By Robert J. Hastings

         TUCKED AWAY in our subconscious minds is an idyllic vision in which we see ourselves on a long journey that spans an entire continent. We’re traveling by train and, from the windows, we drink in the passing scenes of cars on nearby highways, of children waving at crossings, of cattle grazing in distant pastures, of smoke pouring from power plants, of row upon row upon row of cotton and corn and wheat, of flatlands and valleys, of city skylines and village halls.

     But uppermost in our conscious minds is our final destination–for at a certain hour and on a given day, our train will finally pull into the station with bells ringing, flags waving, and bands playing. And once that day comes, so many wonderful dreams will come true. So restlessly, we pace the aisles and count the miles, peering ahead, waiting, waiting, waiting for the station.

     “Yes, when we reach the station, that will be it!” we promise ourselves. “When we’re eighteen. . . win that promotion. . . put the last kid through college. . . buy that 450SL Mercedes-Benz. . . have a nest egg for retirement!”

     From that day on we will all live happily ever after.

     Sooner or later, however, we must realize there is no station in this life, no one earthly place to arrive at once and for all. The journey is the joy. The station is an illusion–it constantly outdistances us. Yesterday’s a memory, tomorrow’s a dream. Yesterday belongs to a history, tomorrow belongs to God. Yesterday’s a fading sunset, tomorrow’s a faint sunrise. Only today is there light enough to love and live.

     So, gently close the door on yesterday and throw the key away. It isn’t the burdens of today that drive men mad, but rather regret over yesterday and the fear of tomorrow. Regret and fear are twin thieves who would rob us of today.

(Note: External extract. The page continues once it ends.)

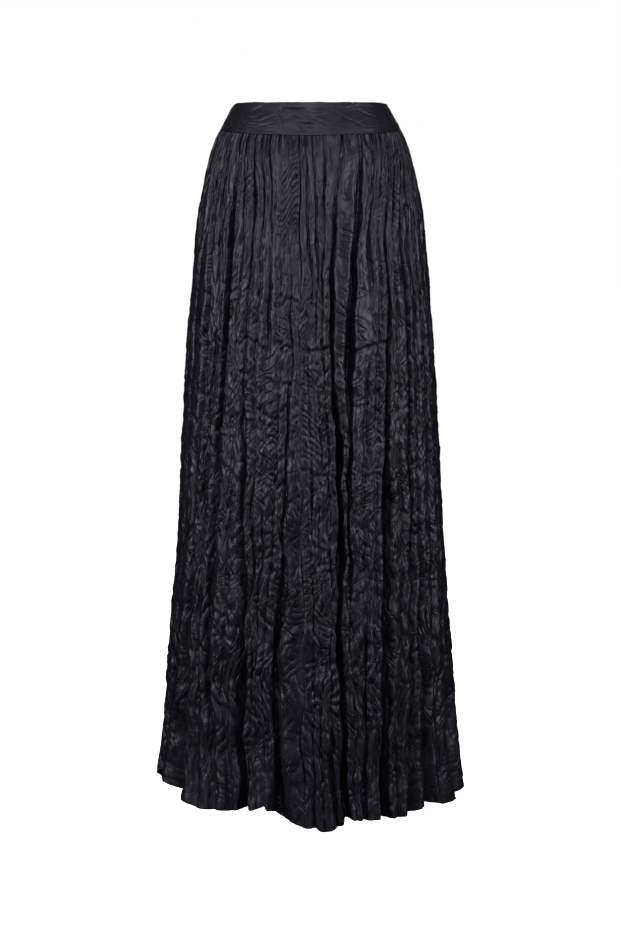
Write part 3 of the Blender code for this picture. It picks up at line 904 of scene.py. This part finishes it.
def zip_details(finish):
    """The zip's coil, whose two sides mesh at the middle, and the stitches that hold the tape."""
    for side in (-1, 1):
        name = "left" if side > 0 else "right"
        start = ZIP_TOP + 14 + (COIL_PITCH / 2 if side > 0 else 0)
        behind = TAPE_WALL + SEAM_GAP + CHAIN_WALL / 2
        teeth = zip_path(np.arange(start, ZIP_BOTTOM - 4, COIL_PITCH), behind)
        teeth[:, 0] = side * COIL_ASIDE * MM
        small_blocks("zip_coil_" + name, COIL_SIZE, 0.35, teeth, finish)
        stitches = zip_path(np.arange(ZIP_TOP + 3, ZIP_BOTTOM - 2, STITCH_PITCH), TAPE_WALL)
        stitches[:, 0] = side * STITCH_ASIDE * MM
        small_blocks("zip_stitches_" + name, STITCH_SIZE, 0.12, stitches, finish)


# Materials


def node(tree, kind, **settings):
    """A shader node, with some of its inputs and properties set."""
    made = tree.nodes.new(kind)
    for key, value in settings.items():
        if key in made.inputs:
            made.inputs[key].default_value = value
        else:
            setattr(made, key, value)
    return made


def maths(tree, operation, *values):
    """A Math node. Each value is a socket or a number."""
    made = tree.nodes.new("ShaderNodeMath")
    made.operation = operation
    for place, value in enumerate(values):
        if isinstance(value, (int, float)):
            made.inputs[place].default_value = value
        else:
            tree.links.new(value, made.inputs[place])
    return made.outputs[0]


def new_finish(name, colour):
    """A material with a Principled shader, and its tree."""
    made = bpy.data.materials.new(name)
    made.use_nodes = True
    made.diffuse_color = (*colour, 1)
    tree = made.node_tree
    return made, tree, tree.nodes["Principled BSDF"]


def scaled(tree, vector, scale):
    """Coordinates times a number along each axis."""
    mapping = node(tree, "ShaderNodeMapping", Scale=scale)
    tree.links.new(vector, mapping.inputs["Vector"])
    return mapping.outputs["Vector"]


def turned(tree, vector, degrees):
    """Coordinates turned in the plane of the cloth."""
    mapping = node(tree, "ShaderNodeMapping", Rotation=(0, 0, math.radians(degrees)))
    tree.links.new(vector, mapping.inputs["Vector"])
    return mapping.outputs["Vector"]


def noise(tree, vector, scale, detail=2.0):
    """Soft noise with so many waves to the metre along each axis, about 0.5 on average."""
    made = node(tree, "ShaderNodeTexNoise", Scale=1.0, Detail=detail)
    tree.links.new(scaled(tree, vector, scale), made.inputs["Vector"])
    return made.outputs["Fac"]


def mapped(tree, value, low, high, to_low, to_high):
    """A value moved from one range to another and kept within it."""
    made = tree.nodes.new("ShaderNodeMapRange")
    for name, number in zip(("From Min", "From Max", "To Min", "To Max"), (low, high, to_low, to_high)):
        made.inputs[name].default_value = number
    tree.links.new(value, made.inputs["Value"])
    return made.outputs["Result"]


def tinted(tree, shader, value, dark, light, lit=None):
    """Base colour from dark to light with a value, dimmed by painted shade where lit is under 1."""
    ramp = tree.nodes.new("ShaderNodeValToRGB")
    ramp.color_ramp.elements[0].color = (*dark, 1)
    ramp.color_ramp.elements[1].color = (*light, 1)
    tree.links.new(value, ramp.inputs["Fac"])
    colour = ramp.outputs["Color"]
    if lit is not None:
        dimmed = node(tree, "ShaderNodeVectorMath", operation="SCALE")
        tree.links.new(colour, dimmed.inputs[0])
        tree.links.new(lit, dimmed.inputs["Scale"])
        colour = dimmed.outputs["Vector"]
    tree.links.new(colour, shader.inputs["Base Color"])


def bumped(tree, shader, height_mm):
    """Fine relief on a shader, from a height in millimetres."""
    bump = node(tree, "ShaderNodeBump", Strength=1.0, Distance=MM)
    tree.links.new(height_mm, bump.inputs["Height"])
    tree.links.new(bump.outputs["Normal"], shader.inputs["Normal"])


def ridged(tree, vector, scale, width, detail=1.0):
    """Thin crests, 1 on the line and 0 at a width of the noise from it."""
    field = maths(tree, "SUBTRACT", noise(tree, vector, scale, detail=detail), 0.5)
    return mapped(tree, maths(tree, "ABSOLUTE", field), 0.0, width, 1.0, 0.0)


def hollows(tree, vector, scale):
    """Hollows in cells side by side, 0 at their middles, with sharp ridges between them."""
    made = node(tree, "ShaderNodeTexVoronoi", Scale=1.0, voronoi_dimensions="2D")
    tree.links.new(scaled(tree, vector, scale), made.inputs["Vector"])
    return made.outputs["Distance"]


def bent(tree, vector, scale, reach):
    """Coordinates pulled about by noise."""
    turn = node(tree, "ShaderNodeTexNoise", Scale=1.0, Detail=0.0)
    tree.links.new(scaled(tree, vector, scale), turn.inputs["Vector"])
    shift = node(tree, "ShaderNodeVectorMath", operation="MULTIPLY_ADD")
    tree.links.new(turn.outputs["Color"], shift.inputs[0])
    shift.inputs[1].default_value = reach
    tree.links.new(vector, shift.inputs[2])
    return shift.outputs["Vector"]


def summed(tree, parts):
    """The sum of some sockets, each times a number."""
    total = 0.0
    for socket, times in parts:
        total = maths(tree, "ADD", maths(tree, "MULTIPLY", socket, times), total)
    return total


def slants(tree, vector, lean, scale, width, side):
    """Narrow creases, 1 along each, that lean one way where side is 1 and the other where it is 0."""
    one_way = ridged(tree, turned(tree, vector, lean), scale, width)
    other_way = ridged(tree, turned(tree, vector, -lean), scale, width)
    rest = maths(tree, "MULTIPLY_ADD", side, -1.0, 1.0)
    return maths(tree, "MULTIPLY_ADD", other_way, rest, maths(tree, "MULTIPLY", one_way, side))


def satin(name, dark, light, roughness, crinkle, shine):
    """Crushed satin: crinkles 3 to 8 mm apart, a satin weave and a soft shine, with shade painted into
    its creases and hollows.
    """
    made, tree, shader = new_finish(name, dark)
    shader.inputs["Specular Tint"].default_value = (0.9, 0.865, 1.0, 1)
    flat = node(tree, "ShaderNodeUVMap", uv_map="cloth").outputs["UV"]
    shares = {}
    for label in ("crush", "facet", "gather", "hollow_shade"):
        shares[label] = node(tree, "ShaderNodeAttribute", attribute_name=label).outputs["Fac"]
    cloth = bent(tree, flat, (26, 15, 1), (0.035, 0.03, 0))
    slanted = bent(tree, flat, (19, 11, 1), (0.09, 0.05, 0))
    patches = mapped(tree, noise(tree, flat, (21, 13, 1)), 0.38, 0.6, 0.2, 1.0)
    others = mapped(tree, noise(tree, flat, (17, 9, 1)), 0.36, 0.6, 0.15, 1.0)
    patches = maths(tree, "MULTIPLY", patches, shares["crush"])
    others = maths(tree, "MULTIPLY", others, shares["facet"])
    side = mapped(tree, noise(tree, flat, (24, 16, 1)), 0.46, 0.54, 0.0, 1.0)
    crossing = maths(tree, "MULTIPLY", slants(tree, cloth, 40, (96, 27, 1), 0.075, side), patches)
    upright = maths(tree, "MULTIPLY", slants(tree, slanted, 14, (62, 11, 1), 0.06, side), others)
    wide, narrow = ridged(tree, cloth, (75, 7, 1), 0.1), ridged(tree, cloth, (130, 13, 1), 0.1)
    gathers = summed(tree, ((wide, 0.72), (narrow, 0.28)))
    gathers = maths(tree, "MULTIPLY", gathers, shares["gather"])
    facets = maths(tree, "MULTIPLY", hollows(tree, slanted, (64, 15, 1)), shares["facet"])
    folds = summed(tree, ((crossing, -1.0), (upright, -1.2), (facets, 1.2), (gathers, -1.9)))
    streaks = noise(tree, flat, (420, 14, 1))
    weave = noise(tree, flat, (1400, 5200, 1), detail=0.0)
    bumped(tree, shader, summed(tree, ((folds, crinkle), (streaks, 0.22), (weave, 0.02))))
    # Painted shade: the colour and the shine are dimmed along the crinkles, the gathers and the hollows,
    # where shade would fall.
    shade = summed(tree, ((crossing, 0.5), (upright, 0.5), (gathers, 0.15), (shares["hollow_shade"], 0.52)))
    lit = mapped(tree, shade, 0.0, 1.0, 1.0, 0.12)
    tree.links.new(maths(tree, "MULTIPLY", lit, shine), shader.inputs["Specular IOR Level"])
    tinted(tree, shader, noise(tree, flat, (9, 5, 1), detail=3.0), dark, light, lit)
    wear = noise(tree, flat, (40, 22, 1), detail=3.0)
    worn = mapped(tree, wear, 0.3, 0.7, roughness - 0.05, roughness + 0.08)
    tree.links.new(worn, shader.inputs["Roughness"])
    return made


def woven_tape(name):
    """Woven polyester zip tape, in ribs of half a millimetre."""
    made, tree, shader = new_finish(name, (0.014, 0.013, 0.016))
    place = node(tree, "ShaderNodeTexCoord").outputs["Object"]
    ribs = node(tree, "ShaderNodeTexWave", Scale=1.0, wave_type="BANDS", bands_direction="Z")
    tree.links.new(scaled(tree, place, (300, 300, 300)), ribs.inputs["Vector"])
    bumped(tree, shader, maths(tree, "MULTIPLY", ribs.outputs["Fac"], 0.12))
    threads = noise(tree, place, (900, 900, 900))
    tinted(tree, shader, threads, (0.010, 0.0095, 0.012), (0.02, 0.019, 0.023))
    shader.inputs["Roughness"].default_value = 0.82
    return made


def enamel(name):
    """Black enamelled metal, with small scuffs."""
    made, tree, shader = new_finish(name, (0.012, 0.012, 0.014))
    place = node(tree, "ShaderNodeTexCoord").outputs["Object"]
    scuffs = noise(tree, place, (700, 700, 1600), detail=4.0)
    tree.links.new(mapped(tree, scuffs, 0.35, 0.7, 0.22, 0.42), shader.inputs["Roughness"])
    tinted(tree, shader, scuffs, (0.009, 0.009, 0.011), (0.022, 0.022, 0.026))
    bumped(tree, shader, maths(tree, "MULTIPLY", scuffs, 0.012))
    shader.inputs["Coat Weight"].default_value = 0.3
    return made


SATIN = satin("crushed_satin", (0.006, 0.0056, 0.0092), (0.0112, 0.0104, 0.0166), 0.4, 0.85, 0.42)
# The waistband is the skirt's satin with darker colours and less shine: painted shade that tones the
# smooth band down.
SHADED_BAND_SATIN = satin("band_satin", (0.0052, 0.0049, 0.0077), (0.0096, 0.009, 0.0138), 0.47, 0.7, 0.37)
TAPE = woven_tape("zip_tape")
ENAMEL = enamel("zip_enamel")


# The pieces

# Name, first and last fold, flat size, area that shows and waistband piece of each skirt panel
PANELS = (
    ("skirt_front_right", SIDE_RIGHT, CENTRE_FRONT, (0.49, 1.09), 0.41, "band_front_cloth"),
    ("skirt_front_left", CENTRE_FRONT, SIDE_LEFT, (0.6, 1.09), 0.52, "band_front_cloth"),
    ("skirt_back_left", SIDE_LEFT, CENTRE_BACK_FOLD, (0.51, 1.09), 0.47, "band_back_left_cloth"),
    ("skirt_back_right", CENTRE_BACK_FOLD, LAST_FOLD, (0.51, 1.09), 0.46, "band_back_right_cloth"),
)
for panel in PANELS:
    skirt_panel(*panel, SATIN)

band_piece("band_front", -90, 90, 260, SHADED_BAND_SATIN)
band_piece("band_back_left", 90, 180, 130, SHADED_BAND_SATIN)
band_piece("band_back_right", 180, 270, 130, SHADED_BAND_SATIN)

zip_details(TAPE)
ZIP_FINISHES = {"zip_tape": TAPE, "zip_chain": TAPE, "zip_slider": ENAMEL, "zip_pull": ENAMEL}
for cad_name, finish in ZIP_FINISHES.items():
    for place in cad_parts[cad_name].material_slots:
        place.material = finish


# Floor, light and camera

FLOOR_DROP = 0.35
CAMERA_DISTANCE = 2.9
CAMERA_TILT = 10.85
FOCAL_PIXELS = 1898
PHOTO_HEIGHT = 931
SENSOR = 36


def floor_finish():
    """A white floor, as bright as the room, so that it has no edge."""
    made, _, shader = new_finish("pale_floor", (1.0, 1.0, 1.0))
    shader.inputs["Base Color"].default_value = (0.9, 0.9, 0.9, 1)
    shader.inputs["Roughness"].default_value = 0.9
    shader.inputs["Emission Color"].default_value = (1, 1, 1, 1)
    shader.inputs["Emission Strength"].default_value = 1.0
    return made


def pale_floor():
    """A wide floor below the hem, which throws no light on the skirt."""
    mesh = bpy.data.meshes.new("floor")
    bm = bmesh.new()
    bmesh.ops.create_grid(bm, x_segments=1, y_segments=1, size=30)
    lowest = cad_box[0][2] - FLOOR_DROP
    bmesh.ops.translate(bm, vec=(0, 0, lowest), verts=bm.verts)
    bm.to_mesh(mesh)
    bm.free()
    made = bpy.data.objects.new("floor", mesh)
    mesh.materials.append(floor_finish())
    bpy.context.scene.collection.objects.link(made)
    made.visible_diffuse = False
    made.visible_glossy = False


def softbox(name, place, target, width, height, power):
    """A soft rectangular light that faces a target, in metres and watts."""
    lamp = bpy.data.lights.new(name, "AREA")
    lamp.shape = "RECTANGLE"
    lamp.size = width
    lamp.size_y = height
    lamp.energy = power
    made = bpy.data.objects.new(name, lamp)
    made.location = place
    aim = (target[0] - place[0], target[1] - place[1], target[2] - place[2])
    across = math.hypot(aim[0], aim[1])
    made.rotation_euler = (math.atan2(across, -aim[2]), 0, math.atan2(aim[1], aim[0]) - math.pi / 2)
    bpy.context.scene.collection.objects.link(made)


def white_room():
    """A white background that throws no light on the skirt."""
    world = bpy.data.worlds.new("white_room")
    world.use_nodes = True
    world.node_tree.nodes["Background"].inputs["Color"].default_value = (1, 1, 1, 1)
    world.node_tree.nodes["Background"].inputs["Strength"].default_value = 1.0
    world.cycles_visibility.diffuse = False
    world.cycles_visibility.glossy = False
    bpy.context.scene.world = world


def photo_camera():
    """The photograph's camera, level with the waistband and tilted down."""
    lens = bpy.data.cameras.new("camera")
    lens.sensor_fit = "AUTO"
    lens.sensor_width = SENSOR
    lens.lens = SENSOR * FOCAL_PIXELS / PHOTO_HEIGHT
    lens.clip_end = 100
    made = bpy.data.objects.new("camera", lens)
    made.location = (0, -CAMERA_DISTANCE, BAND_HEIGHT / 2)
    made.rotation_euler = (math.radians(90 - CAMERA_TILT), 0, 0)
    bpy.context.scene.collection.objects.link(made)
    bpy.context.scene.camera = made


pale_floor()
white_room()
softbox("key", (-0.3, -2.5, 1.1), (0, 0, -0.5), 1.5, 0.9, 36)
softbox("left_side", (2.3, -1.5, 0.15), (0, 0, -0.5), 0.8, 1.6, 44)
softbox("right_side", (-2.3, -1.5, 0.15), (0, 0, -0.5), 0.8, 1.6, 44)
softbox("back", (0, 2.5, 1.4), (0, 0, -0.7), 1.5, 0.9, 115)
softbox("top", (0, 0, 2.4), (0, 0, 0), 1.6, 1.6, 26)
photo_camera()
bpy.context.scene.view_settings.view_transform = "Standard"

     “Relish the moment” is a good motto, especially when coupled with Psalm 118:24, “This is the day which the Lord hath made; we will rejoice and be glad in it.”

     So stop pacing the aisles and counting the miles. Instead, swim more rivers, climb more mountains, kiss more babies, count more stars. Laugh more and cry less. Go barefoot oftener.  Eat more ice cream. Ride more merry-go-rounds. Watch more sunsets. Life must be lived as we go along. The station will come soon enough.